Accurate Blood Pressure Measurement Using Smartphone's Built-in Accelerometer

Lei Wang, Xingwei Wang, Yu Zhang, Xiaolei Ma, Haipeng Dai, Yong Zhang, Zhijun Li, Tao Gu

Efficient blood pressure (BP) monitoring in everyday contexts stands as a substantial public health challenge that has garnered considerable attention from both industry and academia. Commercial mobile phones have emerged as a promising tool for BP measurement, benefitting from their widespread popularity, portability, and ease of use. Most mobile phone-based systems leverage a combination of the built-in camera and LED to capture photoplethysmography (PPG) signals, which can be used to infer BP by analyzing the blood flow characteristics. However, due to low Signal-to-Noise (SNR), various factors such as finger motion, improper finger placement, skin tattoos, or fluctuations in environmental lighting can distort the PPG signal. These distortions consequentially affect the performance of BP estimation. In this paper, we introduce a novel sensing system that utilizes the built-in accelerometer of a mobile phone to capture seismocardiography (SCG) signals, enabling accurate BP measurement. Our system surpasses previous mobile phone-based BP measurement systems, offering advantages such as high SNR, ease of use, and power efficiency.

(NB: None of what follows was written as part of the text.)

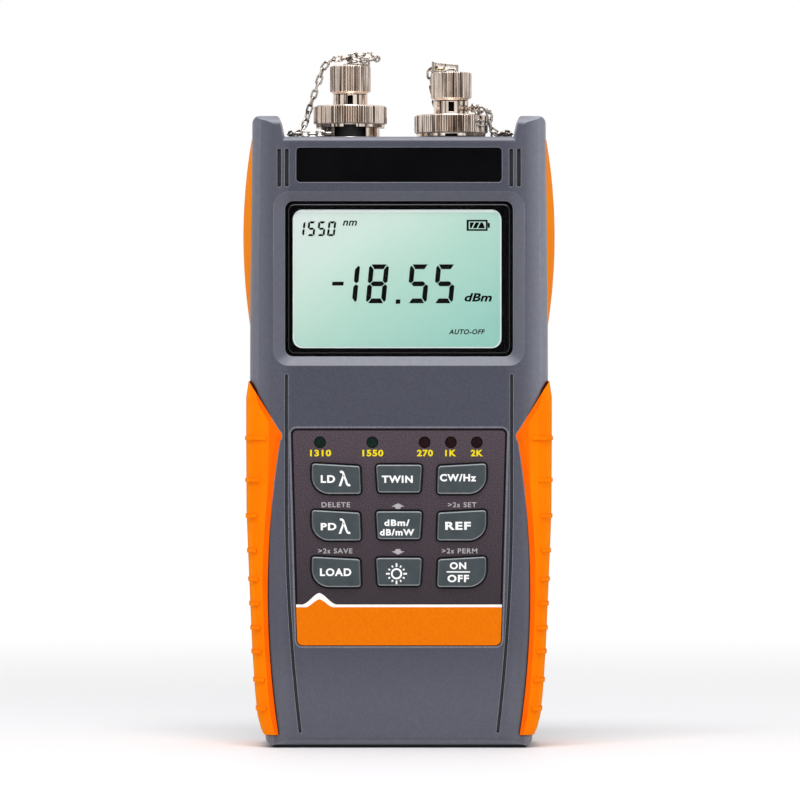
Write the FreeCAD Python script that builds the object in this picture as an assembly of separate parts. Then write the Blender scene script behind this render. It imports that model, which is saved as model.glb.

We propose a triple-stage noise reduction scheme, integrating improved complete ensemble empirical mode decomposition with adaptive noise (ICEEMDAN), recursive least squares (RLS) adaptive filter, and soft-thresholding, to effectively reconstruct high-quality heartbeat waveforms from initially contaminated raw SCG signals. Moreover, we introduce a data augmentation technique encompassing normalization coupled with temporal-sliding, effectively augmenting the diversity of the training sample set. To enable battery efficiency on smartphone, we propose a resource-efficient deep learning model that incorporates resource-efficient convolution, shortcut connections, and Huber loss. We conduct extensive experiments with 70 volunteers, comprising 35 healthy individuals and 35 individuals diagnosed with hypertension, under a user-independent setting. The excellent performance of our system demonstrates its capacity for robust and accurate daily BP measurement.